Section 32 is reasonably capable of being considered appropriate and adapted to giving effect to the ICCPR and ICESCR
- Having regard to the above, s 32, in its potential operation in this matter, is reasonably capable of being considered appropriate and adapted to implementing certain of Australia’s obligations under the ICCPR and ICESCR. Those are the obligations identified by AAA at paragraphs 121 and 122 of its submissions.
- Those obligations require more than the prohibition of discrimination on the
ground of disability. Rather, they require that Australia take positive steps
to ensure that people with disabilities can enjoy the rights guaranteed in the
ICCPR and ICESCR on a basis of equality as compared to people who do not have a
disability. Such positive steps include ensuring the accessibility of public
transport through measures such as:
- (a) legislating standards for public transport; and
- (b) providing a means of redress where such standards have been breached.
- On that basis, for the purposes of s 12(8) of the DDA, s 32 has effect in the circumstances of this matter.

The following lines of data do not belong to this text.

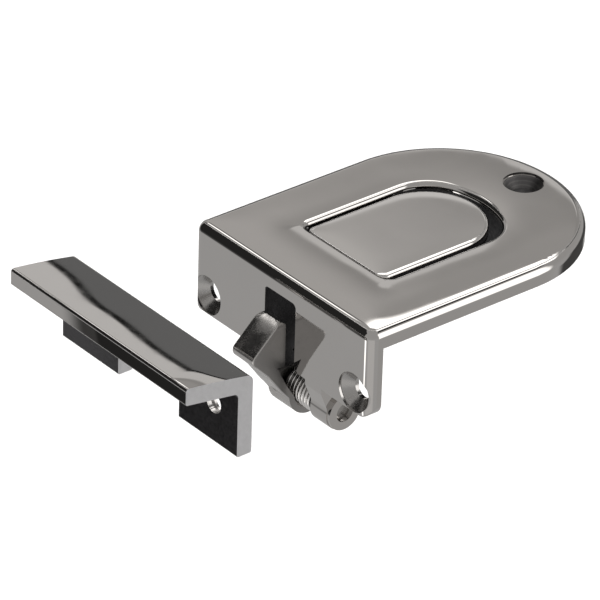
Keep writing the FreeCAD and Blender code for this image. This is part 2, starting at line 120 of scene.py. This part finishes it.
def panel(az, el, half_w, half_h, soft, level, tone, turn=0.0):
    """Blends level in over a soft-edged rectangle; sizes in degrees."""
    c = direction(az, el)
    u = Vector((-math.sin(math.radians(az)), math.cos(math.radians(az)), 0))
    v = c.cross(u)
    if turn:
        q = Matrix.Rotation(math.radians(turn), 3, c)
        u, v = q @ u, q @ v
    front = w.dot(ray, tuple(c))
    safe = w.math("MAXIMUM", front, 0.001)
    a = w.math("ABSOLUTE", w.math("DIVIDE", w.dot(ray, tuple(u)), safe))
    b = w.math("ABSOLUTE", w.math("DIVIDE", w.dot(ray, tuple(v)), safe))
    tw, th = math.tan(math.radians(half_w)), math.tan(math.radians(half_h))
    s = math.tan(math.radians(soft))
    m = w.math("MULTIPLY", w.smooth(a, tw - s, tw + s, 1.0, 0.0), w.smooth(b, th - s, th + s, 1.0, 0.0))
    m = w.math("MULTIPLY", m, w.smooth(front, 0.0, 0.05))
    return w.mix(m, level, tone if isinstance(tone, bpy.types.NodeSocket) else (tone[0], tone[1], tone[2], 1.0))


def grey(x, warm=0.02):
    return (x * (1 + warm), x, x * (1 - warm))


z = w.dot(ray, (0.0, 0.0, 1.0))
level = w.mix(w.smooth(z, -0.25, 0.30), grey(0.46, 0.01) + (1.0,), grey(0.42, 0.02) + (1.0,))
# backdrop at the left back: light above, a dark foot under it
side = w.dot(ray, (-0.639, -0.769, 0.0))
rise = w.math("MULTIPLY", w.smooth(side, -0.046, 0.014, 0.385, 0.50),
              w.smooth(z, math.sin(math.radians(28.6)), math.sin(math.radians(31.4)), 0.92, 1.06))
wall = w.add("ShaderNodeCombineXYZ")
for i, k in enumerate((1.03, 1.0, 0.97)):
    w.put(wall.inputs[i], w.math("MULTIPLY", rise, k))
#                    az   el  half_w half_h soft level
level = panel(140, 30, 30, 14, 3, level, wall.outputs[0])
level = panel(140, 22.5, 16, 4.5, 0.8, level, grey(0.68))
level = panel(140, 1, 20, 17, 0.8, level, grey(0.165, 0.0))
level = panel(136, 17.8, 16, 0.65, 0.35, level, grey(0.012))
level = panel(159, 43.5, 9, 3.5, 2.5, level, grey(0.14))         # dim patch by the white strip
level = panel(108, 56, 24, 12.5, 2.0, level, grey(2.3))             # white panel, high at the back
level = panel(56, 47, 9, 3.5, 1.5, level, grey(0.02))            # thin flag
level = panel(36, 12, 13, 24, 4, level, grey(1.9))               # white panel, right back
level = panel(95, -22, 22, 18, 5, level, grey(0.07))             # dark, low at the back
level = panel(40, -34, 16, 16, 5, level, grey(0.43))
level = panel(217, 8, 33, 26, 7, level, grey(0.06))              # black flag, left front
level = panel(213, 22, 33, 28, 1.6, level, grey(0.024))
level = panel(171, 48, 4.5, 3.5, 1.6, level, grey(2.2))              # white strip over it
level = panel(-100, -31, 5.5, 18, 3.5, level, grey(2.2))             # white panel, right front
level = panel(-45, -31, 26, 18, 6, level, grey(0.60))
bg = w.add("ShaderNodeBackground")
w.put(bg.inputs["Color"], level)
bg.inputs["Strength"].default_value = 1.0
w.put(w.add("ShaderNodeOutputWorld").inputs["Surface"], bg.outputs[0])


# ---------------------------------------------------------------- materials
def inside(t, pos, lo, hi, soft=0.0002):
    """1 within a box given in millimetres, else 0."""
    sep = t.add("ShaderNodeSeparateXYZ")
    t.put(sep.inputs[0], pos)
    m = None
    for i in range(3):
        for edge, sign in ((lo[i], 1), (hi[i], -1)):
            if edge is None:
                continue
            e = edge / 1000.0
            k = t.smooth(sep.outputs[i], e - soft, e + soft, *((0.0, 1.0) if sign > 0 else (1.0, 0.0)))
            m = k if m is None else t.math("MULTIPLY", m, k)
    return m


def facing(t, nor, axis, at=0.75, soft=0.1):
    return t.smooth(t.dot(nor, axis), at - soft, at + soft)


def either(t, *masks):
    m = masks[0]
    for k in masks[1:]:
        m = t.math("MAXIMUM", m, k)
    return m


def round_hole(t, pos, centre, axis, r):
    """1 nearer than r to a hole's axis (millimetres)."""
    d = t.vmath("SUBTRACT", pos, tuple(c / 1000.0 for c in centre))
    keep = tuple(0.0 if i == axis else 1.0 for i in range(3))
    return t.smooth(t.vmath("LENGTH", t.vmath("MULTIPLY", d, keep), None, "Value"), r / 1000.0 - 0.0001, r / 1000.0 + 0.0001, 1.0, 0.0)


def rings(t, pos, centre):
    """Faint turning lines round an upright hole."""
    d = t.vmath("SUBTRACT", pos, tuple(c / 1000.0 for c in centre))
    r = t.vmath("LENGTH", t.vmath("MULTIPLY", d, (1.0, 1.0, 0.0)), None, "Value")
    return t.smooth(t.math("SINE", t.math("MULTIPLY", r, 2 * math.pi / 0.00075)), 0.0, 1.0, 0.87, 0.80)


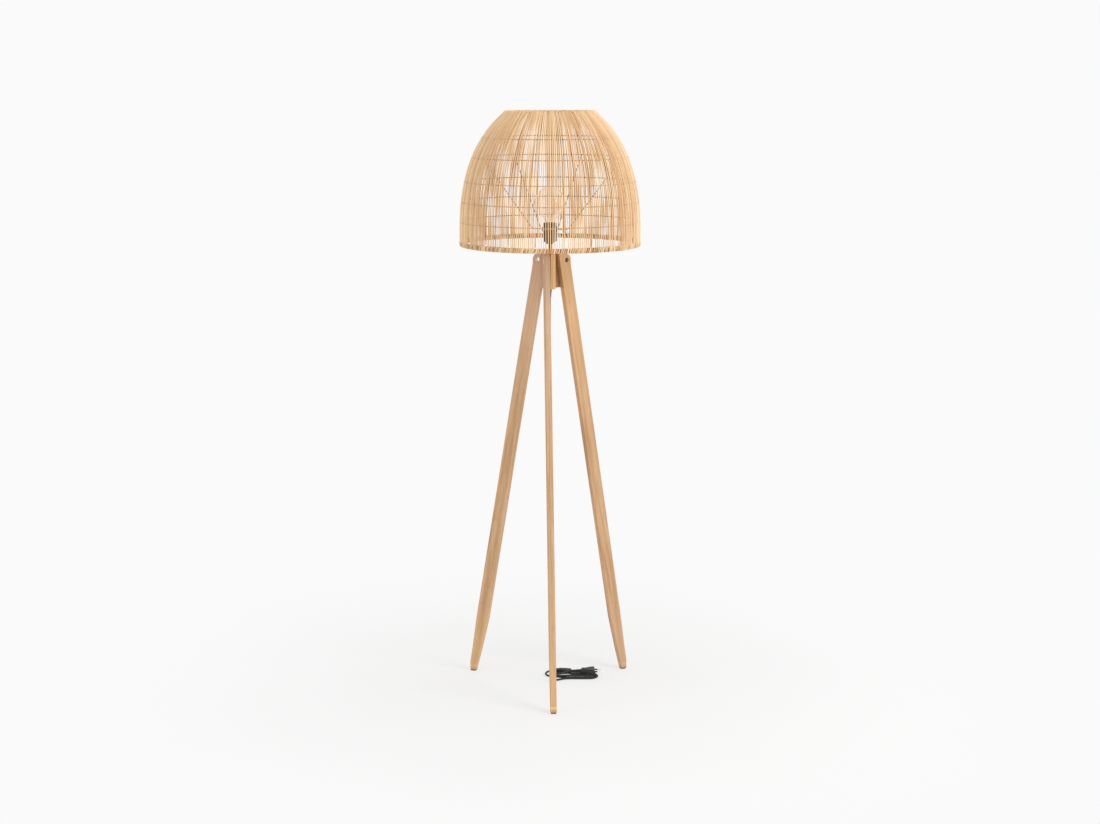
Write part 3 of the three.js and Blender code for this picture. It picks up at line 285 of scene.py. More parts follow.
leg_woods = {}
# Each leg's head gets a painted-shade tone, and the front foot gets the strongest painted
# highlight.
for place, head_shade_tone, foot_tone, foot_highlight_and_end in (
        ("front", (198, 166, 142), (212, 170, 114), 0.6),
        ("right", (216, 171, 123), (197, 160, 126), 0.15),
        ("left", (214, 180, 152), (216, 176, 124), 0.15)):
    leg_woods[place] = wood_material(
        f"plank_wood_{place}", (218, 179, 138), (164, 119, 76), UP - LEGS[place][0] * LEG_LEAN,
        (head_shade_tone, foot_tone, foot_highlight_and_end))
# Painted light: near-white wood for the hole walls, standing in for the light seen through the
# holes.
hole_light_wood = wood_material("hole_light_wood", (254, 246, 232), (244, 226, 202))
hub_wood = wood_material("hub_wood", *HUB_TONES)
dowel_wood = wood_material("dowel_wood", *HUB_TONES, (1, 0, 0))
# Painted shade: darker wood for the right plank's hole wall, its inner edge above the hub's bottom,
# and the right fin's face beside its plank.
recess_shade_wood = wood_material("recess_shade_wood", (190, 156, 116), (166, 132, 92))
# Painted shade on the fins: dark on the front fin's face beside its plank, the recess shade on the
# right fin's face, and a pinker tone on all of the left fin.
fin_shade_woods = {
    "front": wood_material("fin_front_gap_shade", (128, 88, 48), (102, 66, 34)),
    "right": recess_shade_wood,
    "left": wood_material("fin_left_shade", (208, 172, 144), (184, 144, 112)),
}
print("wood finishes:", len(bpy.data.materials))


# %% Cane finish
def cane_material(name, pale, dark):
    """Cane: pale straw to brown from one cane to the next, with nodes and long fibres along it."""
    material, tree, shader = new_material(name)
    own = put(tree, "Attribute", attribute_name="cane").outputs["Vector"]
    own = put(tree, "SeparateXYZ", {"Vector": own}).outputs
    along, tint, chance = own["X"], own["Y"], own["Z"]
    spot = put(tree, "CombineXYZ", {
        "X": maths(tree, "MULTIPLY", along, 9), "Y": maths(tree, "MULTIPLY", chance, 97),
    }).outputs["Vector"]
    stain = spread(tree, noise(tree, spot, 1, 4, 0.6), 0.5, 0.8, 0, 0.45)
    fibres = noise(tree, mapping(tree, on_object(tree), (1, 1, 0.05)), 2600, 2)
    colour = mixed(tree, tint, screen(*pale), screen(*dark))
    colour = mixed(tree, stain, colour, screen(176, 128, 80))
    colour = mixed(tree, spread(tree, fibres, 0.35, 0.65, 0, 0.22), colour, screen(186, 141, 96))
    feed(tree, shader.inputs, {
        "Base Color": colour, "Roughness": spread(tree, fibres, 0.3, 0.7, 0.45, 0.7),
        "Specular IOR Level": 0.4, "Normal": relief(tree, fibres, 0.3, 0.0001),
    })
    return material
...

Matters of international concern
- There is an alternative basis for finding that s 32 has effect in this matter. Section 12(8)(e) provides that the limited application provisions have effect to the extent they ‘relate to matters of international concern’. [69]
- The breadth of the Commonwealth’s legislative powers in relation to ‘matters of international concern’ is not entirely clear. However, there is support in the authorities for a similar test to the test which applies to the implementation of a treaty - that is, whether the law is reasonably capable of being seen as appropriate and adapted to ‘deal with’ the matter of international concern.[70]

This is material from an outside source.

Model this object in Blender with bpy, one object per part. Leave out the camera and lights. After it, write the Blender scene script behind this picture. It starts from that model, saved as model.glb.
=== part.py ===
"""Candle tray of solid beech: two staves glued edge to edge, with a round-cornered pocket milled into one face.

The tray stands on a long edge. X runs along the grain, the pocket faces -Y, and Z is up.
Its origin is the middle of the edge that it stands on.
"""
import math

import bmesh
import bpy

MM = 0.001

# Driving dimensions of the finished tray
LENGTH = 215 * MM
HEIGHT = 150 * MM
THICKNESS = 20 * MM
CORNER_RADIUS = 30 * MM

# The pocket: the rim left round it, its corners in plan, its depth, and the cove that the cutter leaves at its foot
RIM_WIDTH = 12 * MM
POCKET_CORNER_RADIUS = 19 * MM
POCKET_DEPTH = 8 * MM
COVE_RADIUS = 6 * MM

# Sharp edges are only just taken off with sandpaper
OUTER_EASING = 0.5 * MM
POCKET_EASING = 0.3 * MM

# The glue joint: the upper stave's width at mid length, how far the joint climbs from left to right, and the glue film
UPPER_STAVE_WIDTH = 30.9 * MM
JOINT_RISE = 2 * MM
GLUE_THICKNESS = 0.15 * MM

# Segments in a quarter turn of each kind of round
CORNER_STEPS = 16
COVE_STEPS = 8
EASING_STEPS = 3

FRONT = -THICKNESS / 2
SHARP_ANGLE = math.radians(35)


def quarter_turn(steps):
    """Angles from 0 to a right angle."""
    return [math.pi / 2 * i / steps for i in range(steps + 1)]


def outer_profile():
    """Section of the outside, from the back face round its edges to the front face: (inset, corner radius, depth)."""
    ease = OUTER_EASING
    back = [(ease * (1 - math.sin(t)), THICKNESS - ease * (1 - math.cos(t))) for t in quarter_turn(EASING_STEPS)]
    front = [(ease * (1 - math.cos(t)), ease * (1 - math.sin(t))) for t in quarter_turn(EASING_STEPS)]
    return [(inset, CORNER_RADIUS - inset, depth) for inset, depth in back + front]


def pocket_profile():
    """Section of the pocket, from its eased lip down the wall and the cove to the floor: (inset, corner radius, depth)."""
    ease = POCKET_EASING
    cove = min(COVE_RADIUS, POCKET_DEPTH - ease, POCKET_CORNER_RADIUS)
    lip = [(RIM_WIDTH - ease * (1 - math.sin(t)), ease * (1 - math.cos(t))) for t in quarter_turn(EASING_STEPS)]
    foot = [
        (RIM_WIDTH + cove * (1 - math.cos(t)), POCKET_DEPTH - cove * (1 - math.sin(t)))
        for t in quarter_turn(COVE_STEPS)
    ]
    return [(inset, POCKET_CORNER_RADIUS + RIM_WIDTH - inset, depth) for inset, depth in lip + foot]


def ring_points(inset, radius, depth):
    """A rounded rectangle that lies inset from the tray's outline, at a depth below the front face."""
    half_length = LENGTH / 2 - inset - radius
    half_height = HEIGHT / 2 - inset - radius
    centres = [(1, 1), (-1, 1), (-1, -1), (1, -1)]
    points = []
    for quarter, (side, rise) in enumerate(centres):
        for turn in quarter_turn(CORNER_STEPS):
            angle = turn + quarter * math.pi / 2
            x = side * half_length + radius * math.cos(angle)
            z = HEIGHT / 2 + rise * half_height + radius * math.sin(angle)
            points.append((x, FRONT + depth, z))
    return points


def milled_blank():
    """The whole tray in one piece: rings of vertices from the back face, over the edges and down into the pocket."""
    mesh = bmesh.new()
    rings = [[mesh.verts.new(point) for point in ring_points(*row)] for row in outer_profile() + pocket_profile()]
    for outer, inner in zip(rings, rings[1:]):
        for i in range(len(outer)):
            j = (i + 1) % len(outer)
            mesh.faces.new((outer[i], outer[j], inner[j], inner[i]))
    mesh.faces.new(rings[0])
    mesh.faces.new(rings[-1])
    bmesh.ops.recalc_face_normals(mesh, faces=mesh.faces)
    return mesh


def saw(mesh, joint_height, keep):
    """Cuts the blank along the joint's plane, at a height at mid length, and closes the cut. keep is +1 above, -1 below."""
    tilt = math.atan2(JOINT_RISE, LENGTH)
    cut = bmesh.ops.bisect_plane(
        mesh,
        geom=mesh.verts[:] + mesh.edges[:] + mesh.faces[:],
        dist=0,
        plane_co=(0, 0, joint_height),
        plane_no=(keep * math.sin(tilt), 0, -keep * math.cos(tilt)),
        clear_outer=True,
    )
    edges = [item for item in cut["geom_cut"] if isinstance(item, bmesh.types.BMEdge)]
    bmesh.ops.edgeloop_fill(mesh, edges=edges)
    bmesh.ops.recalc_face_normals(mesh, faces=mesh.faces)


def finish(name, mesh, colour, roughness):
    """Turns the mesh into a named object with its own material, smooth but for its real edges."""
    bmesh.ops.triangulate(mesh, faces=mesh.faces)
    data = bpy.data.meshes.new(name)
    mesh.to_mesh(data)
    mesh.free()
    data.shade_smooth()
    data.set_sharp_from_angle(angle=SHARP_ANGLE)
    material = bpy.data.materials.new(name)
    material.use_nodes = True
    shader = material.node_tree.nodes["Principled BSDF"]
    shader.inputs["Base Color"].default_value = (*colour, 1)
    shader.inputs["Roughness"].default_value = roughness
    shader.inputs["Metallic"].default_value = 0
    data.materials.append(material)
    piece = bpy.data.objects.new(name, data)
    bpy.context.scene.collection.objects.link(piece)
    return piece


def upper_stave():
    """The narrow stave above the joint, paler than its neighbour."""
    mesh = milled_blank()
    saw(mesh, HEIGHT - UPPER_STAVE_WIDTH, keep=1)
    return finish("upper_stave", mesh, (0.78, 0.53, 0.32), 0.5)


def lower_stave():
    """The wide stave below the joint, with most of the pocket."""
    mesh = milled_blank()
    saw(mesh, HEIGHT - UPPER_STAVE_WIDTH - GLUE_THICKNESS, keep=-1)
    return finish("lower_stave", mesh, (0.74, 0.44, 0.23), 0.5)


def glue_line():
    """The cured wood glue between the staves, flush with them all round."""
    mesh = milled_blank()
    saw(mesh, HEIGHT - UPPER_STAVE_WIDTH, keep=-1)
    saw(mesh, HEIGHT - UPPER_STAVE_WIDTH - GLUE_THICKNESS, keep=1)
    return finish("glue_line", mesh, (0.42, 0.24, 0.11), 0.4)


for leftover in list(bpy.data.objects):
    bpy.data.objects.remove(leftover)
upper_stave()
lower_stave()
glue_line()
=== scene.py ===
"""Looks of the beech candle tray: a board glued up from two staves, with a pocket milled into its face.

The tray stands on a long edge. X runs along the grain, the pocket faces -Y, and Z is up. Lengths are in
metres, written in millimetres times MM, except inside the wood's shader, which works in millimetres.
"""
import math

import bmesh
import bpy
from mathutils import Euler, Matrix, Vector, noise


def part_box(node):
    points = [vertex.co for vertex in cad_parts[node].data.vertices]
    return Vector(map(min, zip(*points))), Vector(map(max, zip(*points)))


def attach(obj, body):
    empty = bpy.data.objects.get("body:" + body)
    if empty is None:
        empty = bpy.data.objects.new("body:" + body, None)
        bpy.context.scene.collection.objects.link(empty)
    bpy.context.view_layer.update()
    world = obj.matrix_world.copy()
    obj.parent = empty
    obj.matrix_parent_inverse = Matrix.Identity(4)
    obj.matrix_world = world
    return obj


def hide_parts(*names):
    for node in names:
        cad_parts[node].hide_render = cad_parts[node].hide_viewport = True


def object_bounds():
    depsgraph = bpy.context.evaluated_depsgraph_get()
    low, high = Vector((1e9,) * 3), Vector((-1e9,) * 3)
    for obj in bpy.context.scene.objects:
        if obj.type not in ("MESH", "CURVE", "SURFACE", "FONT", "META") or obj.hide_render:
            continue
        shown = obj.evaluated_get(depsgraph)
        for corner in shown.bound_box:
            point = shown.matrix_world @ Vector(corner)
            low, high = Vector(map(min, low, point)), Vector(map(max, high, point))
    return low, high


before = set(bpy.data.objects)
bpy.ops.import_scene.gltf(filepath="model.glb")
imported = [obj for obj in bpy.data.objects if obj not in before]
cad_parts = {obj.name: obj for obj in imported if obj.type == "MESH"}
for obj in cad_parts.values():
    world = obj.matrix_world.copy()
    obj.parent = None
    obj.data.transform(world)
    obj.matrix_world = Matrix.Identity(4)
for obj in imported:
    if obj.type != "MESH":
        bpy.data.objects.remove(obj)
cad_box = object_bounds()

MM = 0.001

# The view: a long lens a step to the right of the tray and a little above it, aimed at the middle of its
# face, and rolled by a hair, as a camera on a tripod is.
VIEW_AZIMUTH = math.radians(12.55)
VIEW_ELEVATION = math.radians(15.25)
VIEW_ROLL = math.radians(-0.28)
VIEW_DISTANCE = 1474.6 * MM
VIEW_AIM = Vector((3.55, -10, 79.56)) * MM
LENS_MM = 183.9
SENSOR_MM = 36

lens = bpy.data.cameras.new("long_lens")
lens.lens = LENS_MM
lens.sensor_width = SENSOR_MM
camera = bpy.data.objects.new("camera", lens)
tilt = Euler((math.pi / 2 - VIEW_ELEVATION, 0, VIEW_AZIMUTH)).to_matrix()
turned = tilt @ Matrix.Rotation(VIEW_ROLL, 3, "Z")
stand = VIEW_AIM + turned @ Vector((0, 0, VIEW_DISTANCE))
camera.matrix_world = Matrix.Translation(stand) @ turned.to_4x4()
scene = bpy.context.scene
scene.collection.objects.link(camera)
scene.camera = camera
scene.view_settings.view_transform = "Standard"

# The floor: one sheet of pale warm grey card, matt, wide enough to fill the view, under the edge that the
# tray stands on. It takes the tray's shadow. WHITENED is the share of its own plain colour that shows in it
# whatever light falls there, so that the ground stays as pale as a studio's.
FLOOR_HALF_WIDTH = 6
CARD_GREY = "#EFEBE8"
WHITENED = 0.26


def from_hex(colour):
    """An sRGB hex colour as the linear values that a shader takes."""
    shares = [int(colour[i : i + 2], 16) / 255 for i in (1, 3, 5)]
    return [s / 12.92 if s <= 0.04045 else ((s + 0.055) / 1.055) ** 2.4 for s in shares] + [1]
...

- On the other hand, it may be argued that (unlike a treaty) a matter of international concern is of itself subject matter included in the term ‘external affairs’ in s 51(xxix). That would mean that matters of international concern are simply subjects upon which the Parliament can legislate (subject to the usual direct characterization test applied in relation to non-purposive powers). [71]
- For the purposes of this submission, the Commissioner will assume that the ‘reasonably capable of being seen as appropriate and adapted’ test applies as a limitation on the ‘matters of international concern’ aspect of the external affairs power. It is that limitation which will determine whether s 12(8)(e) gives effect to s 32 in the facts of this matter.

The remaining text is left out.